# [Given data]
########
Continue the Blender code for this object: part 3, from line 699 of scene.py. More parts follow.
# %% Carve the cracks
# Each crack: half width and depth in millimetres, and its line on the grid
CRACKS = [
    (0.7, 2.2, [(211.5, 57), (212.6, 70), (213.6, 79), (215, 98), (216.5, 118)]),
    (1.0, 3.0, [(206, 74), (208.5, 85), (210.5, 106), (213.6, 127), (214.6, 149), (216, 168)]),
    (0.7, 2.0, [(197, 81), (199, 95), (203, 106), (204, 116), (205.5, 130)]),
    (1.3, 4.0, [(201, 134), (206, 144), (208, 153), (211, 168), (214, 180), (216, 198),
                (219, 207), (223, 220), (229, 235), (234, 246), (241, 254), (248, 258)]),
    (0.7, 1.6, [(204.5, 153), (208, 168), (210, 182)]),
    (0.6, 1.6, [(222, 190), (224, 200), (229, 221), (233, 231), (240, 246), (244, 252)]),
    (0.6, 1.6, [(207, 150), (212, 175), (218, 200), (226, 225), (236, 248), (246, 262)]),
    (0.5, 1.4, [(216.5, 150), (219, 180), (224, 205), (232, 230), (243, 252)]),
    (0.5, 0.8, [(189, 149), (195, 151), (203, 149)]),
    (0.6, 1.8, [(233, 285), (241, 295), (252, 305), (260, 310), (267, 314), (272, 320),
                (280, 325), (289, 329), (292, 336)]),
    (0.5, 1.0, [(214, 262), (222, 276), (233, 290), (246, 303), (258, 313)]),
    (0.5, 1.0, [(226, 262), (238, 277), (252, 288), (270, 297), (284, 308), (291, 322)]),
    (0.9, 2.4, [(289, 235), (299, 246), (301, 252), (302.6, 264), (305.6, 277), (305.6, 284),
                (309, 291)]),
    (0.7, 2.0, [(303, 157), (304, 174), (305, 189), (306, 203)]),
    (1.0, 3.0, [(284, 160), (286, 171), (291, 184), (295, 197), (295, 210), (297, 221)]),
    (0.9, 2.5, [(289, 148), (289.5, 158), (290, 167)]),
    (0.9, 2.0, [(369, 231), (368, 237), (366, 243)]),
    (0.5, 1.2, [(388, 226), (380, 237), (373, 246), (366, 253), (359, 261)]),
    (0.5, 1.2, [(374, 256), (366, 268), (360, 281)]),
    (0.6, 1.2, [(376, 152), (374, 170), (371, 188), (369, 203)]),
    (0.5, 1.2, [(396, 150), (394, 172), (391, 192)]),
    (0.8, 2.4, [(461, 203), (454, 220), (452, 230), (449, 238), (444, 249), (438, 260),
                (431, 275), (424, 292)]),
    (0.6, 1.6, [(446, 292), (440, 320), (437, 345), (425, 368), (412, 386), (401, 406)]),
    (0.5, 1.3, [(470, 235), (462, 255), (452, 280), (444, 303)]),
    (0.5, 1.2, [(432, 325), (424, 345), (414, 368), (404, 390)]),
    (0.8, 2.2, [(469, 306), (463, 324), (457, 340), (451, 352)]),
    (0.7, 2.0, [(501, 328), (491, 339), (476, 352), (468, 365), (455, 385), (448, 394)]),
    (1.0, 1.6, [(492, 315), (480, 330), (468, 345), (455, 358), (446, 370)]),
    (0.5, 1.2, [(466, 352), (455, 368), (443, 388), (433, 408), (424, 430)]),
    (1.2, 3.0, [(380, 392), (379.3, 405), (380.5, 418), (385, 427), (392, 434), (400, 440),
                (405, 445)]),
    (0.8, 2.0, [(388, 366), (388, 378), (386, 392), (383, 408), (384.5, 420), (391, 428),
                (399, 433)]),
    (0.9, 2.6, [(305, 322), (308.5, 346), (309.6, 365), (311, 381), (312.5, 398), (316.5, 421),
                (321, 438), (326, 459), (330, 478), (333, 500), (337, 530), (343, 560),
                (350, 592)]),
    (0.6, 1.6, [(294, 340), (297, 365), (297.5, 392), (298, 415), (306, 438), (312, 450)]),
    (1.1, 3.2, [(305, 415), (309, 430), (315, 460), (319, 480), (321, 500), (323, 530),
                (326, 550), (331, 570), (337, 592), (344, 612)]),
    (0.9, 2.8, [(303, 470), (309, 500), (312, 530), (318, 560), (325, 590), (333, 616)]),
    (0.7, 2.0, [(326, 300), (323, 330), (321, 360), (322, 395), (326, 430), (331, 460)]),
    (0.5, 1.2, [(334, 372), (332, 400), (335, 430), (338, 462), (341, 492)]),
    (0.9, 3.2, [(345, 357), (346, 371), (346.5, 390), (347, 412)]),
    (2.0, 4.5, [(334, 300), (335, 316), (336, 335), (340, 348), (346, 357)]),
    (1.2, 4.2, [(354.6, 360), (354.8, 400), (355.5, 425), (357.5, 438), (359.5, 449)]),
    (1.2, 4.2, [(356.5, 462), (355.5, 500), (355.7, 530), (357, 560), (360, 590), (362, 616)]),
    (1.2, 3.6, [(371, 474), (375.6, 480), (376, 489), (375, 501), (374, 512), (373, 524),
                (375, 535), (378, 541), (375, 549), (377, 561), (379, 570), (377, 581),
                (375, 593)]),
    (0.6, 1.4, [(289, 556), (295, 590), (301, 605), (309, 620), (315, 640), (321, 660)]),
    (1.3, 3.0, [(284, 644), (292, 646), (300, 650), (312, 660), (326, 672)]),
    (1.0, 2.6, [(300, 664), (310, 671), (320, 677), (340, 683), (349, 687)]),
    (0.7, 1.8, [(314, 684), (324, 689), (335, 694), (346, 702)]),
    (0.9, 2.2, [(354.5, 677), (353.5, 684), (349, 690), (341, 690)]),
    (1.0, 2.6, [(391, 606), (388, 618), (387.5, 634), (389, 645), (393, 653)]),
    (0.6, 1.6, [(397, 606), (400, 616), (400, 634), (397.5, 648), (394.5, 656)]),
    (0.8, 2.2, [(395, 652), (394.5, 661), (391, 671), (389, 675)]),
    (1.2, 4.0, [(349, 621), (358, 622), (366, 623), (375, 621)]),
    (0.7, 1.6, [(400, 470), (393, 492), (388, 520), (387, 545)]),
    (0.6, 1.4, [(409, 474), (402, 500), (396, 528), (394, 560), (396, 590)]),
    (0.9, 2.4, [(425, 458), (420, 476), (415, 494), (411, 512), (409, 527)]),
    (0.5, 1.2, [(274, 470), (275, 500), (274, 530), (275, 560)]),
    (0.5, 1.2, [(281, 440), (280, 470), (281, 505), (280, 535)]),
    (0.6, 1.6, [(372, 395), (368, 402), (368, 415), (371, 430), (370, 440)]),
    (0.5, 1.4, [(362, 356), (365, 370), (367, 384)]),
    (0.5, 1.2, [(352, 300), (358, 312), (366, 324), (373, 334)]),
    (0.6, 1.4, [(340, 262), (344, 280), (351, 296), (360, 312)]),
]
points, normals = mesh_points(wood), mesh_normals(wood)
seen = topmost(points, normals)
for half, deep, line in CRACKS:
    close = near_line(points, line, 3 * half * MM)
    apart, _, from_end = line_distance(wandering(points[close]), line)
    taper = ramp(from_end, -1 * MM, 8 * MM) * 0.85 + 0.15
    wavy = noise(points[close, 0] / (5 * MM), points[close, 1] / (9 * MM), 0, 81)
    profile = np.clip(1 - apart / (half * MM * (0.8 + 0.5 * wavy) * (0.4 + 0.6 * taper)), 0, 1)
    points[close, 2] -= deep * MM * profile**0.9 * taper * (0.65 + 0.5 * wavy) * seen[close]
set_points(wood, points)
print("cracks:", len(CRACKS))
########
All of the material must be reproduced exactly.

Continue the Blender code for this object: part 3, from line 699 of scene.py. More parts follow.
# %% Carve the cracks
# Each crack: half width and depth in millimetres, and its line on the grid
CRACKS = [
    (0.7, 2.2, [(211.5, 57), (212.6, 70), (213.6, 79), (215, 98), (216.5, 118)]),
    (1.0, 3.0, [(206, 74), (208.5, 85), (210.5, 106), (213.6, 127), (214.6, 149), (216, 168)]),
    (0.7, 2.0, [(197, 81), (199, 95), (203, 106), (204, 116), (205.5, 130)]),
    (1.3, 4.0, [(201, 134), (206, 144), (208, 153), (211, 168), (214, 180), (216, 198),
                (219, 207), (223, 220), (229, 235), (234, 246), (241, 254), (248, 258)]),
    (0.7, 1.6, [(204.5, 153), (208, 168), (210, 182)]),
    (0.6, 1.6, [(222, 190), (224, 200), (229, 221), (233, 231), (240, 246), (244, 252)]),
    (0.6, 1.6, [(207, 150), (212, 175), (218, 200), (226, 225), (236, 248), (246, 262)]),
    (0.5, 1.4, [(216.5, 150), (219, 180), (224, 205), (232, 230), (243, 252)]),
    (0.5, 0.8, [(189, 149), (195, 151), (203, 149)]),
    (0.6, 1.8, [(233, 285), (241, 295), (252, 305), (260, 310), (267, 314), (272, 320),
                (280, 325), (289, 329), (292, 336)]),
    (0.5, 1.0, [(214, 262), (222, 276), (233, 290), (246, 303), (258, 313)]),
    (0.5, 1.0, [(226, 262), (238, 277), (252, 288), (270, 297), (284, 308), (291, 322)]),
    (0.9, 2.4, [(289, 235), (299, 246), (301, 252), (302.6, 264), (305.6, 277), (305.6, 284),
                (309, 291)]),
    (0.7, 2.0, [(303, 157), (304, 174), (305, 189), (306, 203)]),
    (1.0, 3.0, [(284, 160), (286, 171), (291, 184), (295, 197), (295, 210), (297, 221)]),
    (0.9, 2.5, [(289, 148), (289.5, 158), (290, 167)]),
    (0.9, 2.0, [(369, 231), (368, 237), (366, 243)]),
    (0.5, 1.2, [(388, 226), (380, 237), (373, 246), (366, 253), (359, 261)]),
    (0.5, 1.2, [(374, 256), (366, 268), (360, 281)]),
    (0.6, 1.2, [(376, 152), (374, 170), (371, 188), (369, 203)]),
    (0.5, 1.2, [(396, 150), (394, 172), (391, 192)]),
    (0.8, 2.4, [(461, 203), (454, 220), (452, 230), (449, 238), (444, 249), (438, 260),
                (431, 275), (424, 292)]),
    (0.6, 1.6, [(446, 292), (440, 320), (437, 345), (425, 368), (412, 386), (401, 406)]),
    (0.5, 1.3, [(470, 235), (462, 255), (452, 280), (444, 303)]),
    (0.5, 1.2, [(432, 325), (424, 345), (414, 368), (404, 390)]),
    (0.8, 2.2, [(469, 306), (463, 324), (457, 340), (451, 352)]),
    (0.7, 2.0, [(501, 328), (491, 339), (476, 352), (468, 365), (455, 385), (448, 394)]),
    (1.0, 1.6, [(492, 315), (480, 330), (468, 345), (455, 358), (446, 370)]),
    (0.5, 1.2, [(466, 352), (455, 368), (443, 388), (433, 408), (424, 430)]),
    (1.2, 3.0, [(380, 392), (379.3, 405), (380.5, 418), (385, 427), (392, 434), (400, 440),
                (405, 445)]),
    (0.8, 2.0, [(388, 366), (388, 378), (386, 392), (383, 408), (384.5, 420), (391, 428),
                (399, 433)]),
    (0.9, 2.6, [(305, 322), (308.5, 346), (309.6, 365), (311, 381), (312.5, 398), (316.5, 421),
                (321, 438), (326, 459), (330, 478), (333, 500), (337, 530), (343, 560),
                (350, 592)]),
    (0.6, 1.6, [(294, 340), (297, 365), (297.5, 392), (298, 415), (306, 438), (312, 450)]),
    (1.1, 3.2, [(305, 415), (309, 430), (315, 460), (319, 480), (321, 500), (323, 530),
                (326, 550), (331, 570), (337, 592), (344, 612)]),
    (0.9, 2.8, [(303, 470), (309, 500), (312, 530), (318, 560), (325, 590), (333, 616)]),
    (0.7, 2.0, [(326, 300), (323, 330), (321, 360), (322, 395), (326, 430), (331, 460)]),
    (0.5, 1.2, [(334, 372), (332, 400), (335, 430), (338, 462), (341, 492)]),
    (0.9, 3.2, [(345, 357), (346, 371), (346.5, 390), (347, 412)]),
    (2.0, 4.5, [(334, 300), (335, 316), (336, 335), (340, 348), (346, 357)]),
    (1.2, 4.2, [(354.6, 360), (354.8, 400), (355.5, 425), (357.5, 438), (359.5, 449)]),
    (1.2, 4.2, [(356.5, 462), (355.5, 500), (355.7, 530), (357, 560), (360, 590), (362, 616)]),
    (1.2, 3.6, [(371, 474), (375.6, 480), (376, 489), (375, 501), (374, 512), (373, 524),
                (375, 535), (378, 541), (375, 549), (377, 561), (379, 570), (377, 581),
                (375, 593)]),
    (0.6, 1.4, [(289, 556), (295, 590), (301, 605), (309, 620), (315, 640), (321, 660)]),
    (1.3, 3.0, [(284, 644), (292, 646), (300, 650), (312, 660), (326, 672)]),
    (1.0, 2.6, [(300, 664), (310, 671), (320, 677), (340, 683), (349, 687)]),
    (0.7, 1.8, [(314, 684), (324, 689), (335, 694), (346, 702)]),
    (0.9, 2.2, [(354.5, 677), (353.5, 684), (349, 690), (341, 690)]),
    (1.0, 2.6, [(391, 606), (388, 618), (387.5, 634), (389, 645), (393, 653)]),
    (0.6, 1.6, [(397, 606), (400, 616), (400, 634), (397.5, 648), (394.5, 656)]),
    (0.8, 2.2, [(395, 652), (394.5, 661), (391, 671), (389, 675)]),
    (1.2, 4.0, [(349, 621), (358, 622), (366, 623), (375, 621)]),
    (0.7, 1.6, [(400, 470), (393, 492), (388, 520), (387, 545)]),
    (0.6, 1.4, [(409, 474), (402, 500), (396, 528), (394, 560), (396, 590)]),
    (0.9, 2.4, [(425, 458), (420, 476), (415, 494), (411, 512), (409, 527)]),
    (0.5, 1.2, [(274, 470), (275, 500), (274, 530), (275, 560)]),
    (0.5, 1.2, [(281, 440), (280, 470), (281, 505), (280, 535)]),
    (0.6, 1.6, [(372, 395), (368, 402), (368, 415), (371, 430), (370, 440)]),
    (0.5, 1.4, [(362, 356), (365, 370), (367, 384)]),
    (0.5, 1.2, [(352, 300), (358, 312), (366, 324), (373, 334)]),
    (0.6, 1.4, [(340, 262), (344, 280), (351, 296), (360, 312)]),
]
points, normals = mesh_points(wood), mesh_normals(wood)
seen = topmost(points, normals)
for half, deep, line in CRACKS:
    close = near_line(points, line, 3 * half * MM)
    apart, _, from_end = line_distance(wandering(points[close]), line)
    taper = ramp(from_end, -1 * MM, 8 * MM) * 0.85 + 0.15
    wavy = noise(points[close, 0] / (5 * MM), points[close, 1] / (9 * MM), 0, 81)
    profile = np.clip(1 - apart / (half * MM * (0.8 + 0.5 * wavy) * (0.4 + 0.6 * taper)), 0, 1)
    points[close, 2] -= deep * MM * profile**0.9 * taper * (0.65 + 0.5 * wavy) * seen[close]
set_points(wood, points)
print("cracks:", len(CRACKS))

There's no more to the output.